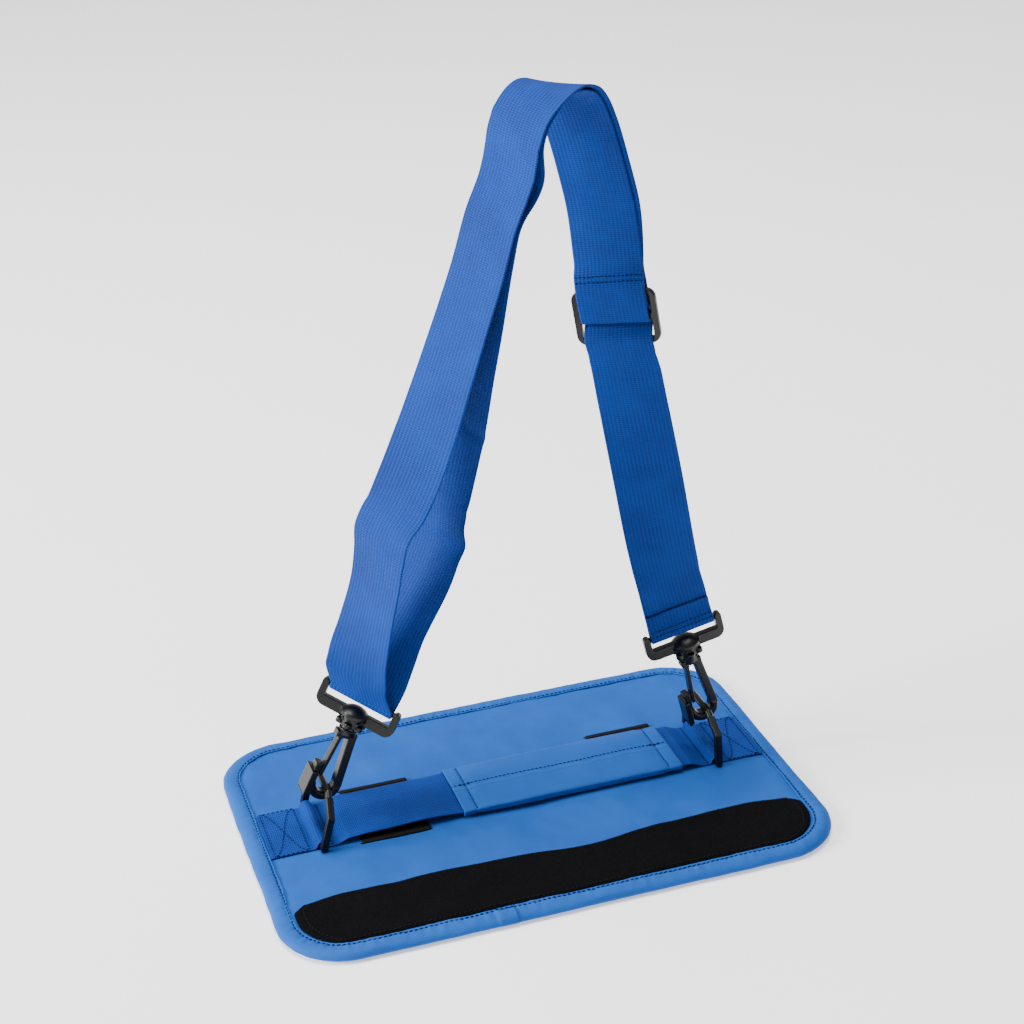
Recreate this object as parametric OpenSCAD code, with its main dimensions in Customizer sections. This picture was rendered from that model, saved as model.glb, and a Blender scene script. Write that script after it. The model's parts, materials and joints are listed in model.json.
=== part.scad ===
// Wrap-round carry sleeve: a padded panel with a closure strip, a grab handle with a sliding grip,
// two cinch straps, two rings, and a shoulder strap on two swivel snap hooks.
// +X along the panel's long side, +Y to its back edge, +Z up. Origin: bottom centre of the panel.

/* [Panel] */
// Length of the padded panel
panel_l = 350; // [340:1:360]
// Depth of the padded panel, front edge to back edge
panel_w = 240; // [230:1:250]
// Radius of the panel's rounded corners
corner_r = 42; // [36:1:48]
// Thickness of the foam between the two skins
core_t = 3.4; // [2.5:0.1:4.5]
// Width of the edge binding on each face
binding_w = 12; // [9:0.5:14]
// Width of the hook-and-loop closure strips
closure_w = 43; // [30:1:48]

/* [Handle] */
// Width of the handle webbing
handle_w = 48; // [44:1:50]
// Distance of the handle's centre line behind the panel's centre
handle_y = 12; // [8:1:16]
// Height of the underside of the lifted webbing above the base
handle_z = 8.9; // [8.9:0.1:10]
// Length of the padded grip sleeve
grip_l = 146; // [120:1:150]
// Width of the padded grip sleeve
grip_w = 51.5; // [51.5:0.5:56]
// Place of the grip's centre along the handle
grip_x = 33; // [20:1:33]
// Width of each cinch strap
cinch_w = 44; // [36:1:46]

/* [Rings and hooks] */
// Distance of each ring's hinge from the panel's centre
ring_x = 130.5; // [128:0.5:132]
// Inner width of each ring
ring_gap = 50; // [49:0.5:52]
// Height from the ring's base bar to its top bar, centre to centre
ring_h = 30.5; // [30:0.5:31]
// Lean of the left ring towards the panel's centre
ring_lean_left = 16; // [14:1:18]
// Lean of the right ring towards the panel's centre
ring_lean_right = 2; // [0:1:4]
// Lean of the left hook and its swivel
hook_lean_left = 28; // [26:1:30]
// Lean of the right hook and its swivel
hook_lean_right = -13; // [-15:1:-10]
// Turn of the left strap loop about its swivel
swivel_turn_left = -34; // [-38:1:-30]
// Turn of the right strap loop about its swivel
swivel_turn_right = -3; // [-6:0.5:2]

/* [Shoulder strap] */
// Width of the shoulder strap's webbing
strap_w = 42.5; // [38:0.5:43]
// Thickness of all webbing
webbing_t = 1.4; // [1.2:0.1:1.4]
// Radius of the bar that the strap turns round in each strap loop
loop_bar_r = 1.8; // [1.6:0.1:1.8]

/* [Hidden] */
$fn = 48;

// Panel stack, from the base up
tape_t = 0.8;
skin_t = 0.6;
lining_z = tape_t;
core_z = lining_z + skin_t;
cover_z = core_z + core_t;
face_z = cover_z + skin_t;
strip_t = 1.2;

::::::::

• **Task to complete**
Output the complete data exactly as written.

• **Response to the task**
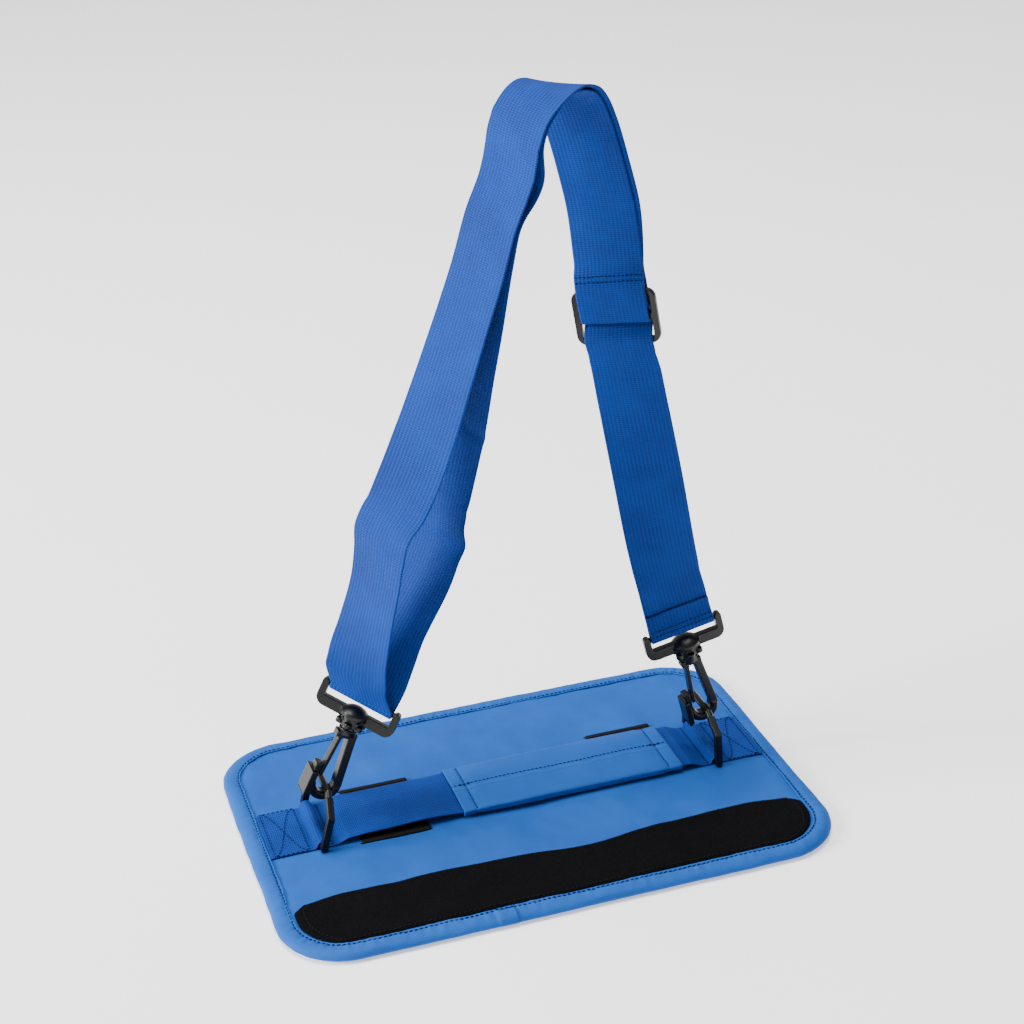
Recreate this object as parametric OpenSCAD code, with its main dimensions in Customizer sections. This picture was rendered from that model, saved as model.glb, and a Blender scene script. Write that script after it. The model's parts, materials and joints are listed in model.json.
=== part.scad ===
// Wrap-round carry sleeve: a padded panel with a closure strip, a grab handle with a sliding grip,
// two cinch straps, two rings, and a shoulder strap on two swivel snap hooks.
// +X along the panel's long side, +Y to its back edge, +Z up. Origin: bottom centre of the panel.

/* [Panel] */
// Length of the padded panel
panel_l = 350; // [340:1:360]
// Depth of the padded panel, front edge to back edge
panel_w = 240; // [230:1:250]
// Radius of the panel's rounded corners
corner_r = 42; // [36:1:48]
// Thickness of the foam between the two skins
core_t = 3.4; // [2.5:0.1:4.5]
// Width of the edge binding on each face
binding_w = 12; // [9:0.5:14]
// Width of the hook-and-loop closure strips
closure_w = 43; // [30:1:48]

/* [Handle] */
// Width of the handle webbing
handle_w = 48; // [44:1:50]
// Distance of the handle's centre line behind the panel's centre
handle_y = 12; // [8:1:16]
// Height of the underside of the lifted webbing above the base
handle_z = 8.9; // [8.9:0.1:10]
// Length of the padded grip sleeve
grip_l = 146; // [120:1:150]
// Width of the padded grip sleeve
grip_w = 51.5; // [51.5:0.5:56]
// Place of the grip's centre along the handle
grip_x = 33; // [20:1:33]
// Width of each cinch strap
cinch_w = 44; // [36:1:46]

/* [Rings and hooks] */
// Distance of each ring's hinge from the panel's centre
ring_x = 130.5; // [128:0.5:132]
// Inner width of each ring
ring_gap = 50; // [49:0.5:52]
// Height from the ring's base bar to its top bar, centre to centre
ring_h = 30.5; // [30:0.5:31]
// Lean of the left ring towards the panel's centre
ring_lean_left = 16; // [14:1:18]
// Lean of the right ring towards the panel's centre
ring_lean_right = 2; // [0:1:4]
// Lean of the left hook and its swivel
hook_lean_left = 28; // [26:1:30]
// Lean of the right hook and its swivel
hook_lean_right = -13; // [-15:1:-10]
// Turn of the left strap loop about its swivel
swivel_turn_left = -34; // [-38:1:-30]
// Turn of the right strap loop about its swivel
swivel_turn_right = -3; // [-6:0.5:2]

/* [Shoulder strap] */
// Width of the shoulder strap's webbing
strap_w = 42.5; // [38:0.5:43]
// Thickness of all webbing
webbing_t = 1.4; // [1.2:0.1:1.4]
// Radius of the bar that the strap turns round in each strap loop
loop_bar_r = 1.8; // [1.6:0.1:1.8]

/* [Hidden] */
$fn = 48;

// Panel stack, from the base up
tape_t = 0.8;
skin_t = 0.6;
lining_z = tape_t;
core_z = lining_z + skin_t;
cover_z = core_z + core_t;
face_z = cover_z + skin_t;
strip_t = 1.2;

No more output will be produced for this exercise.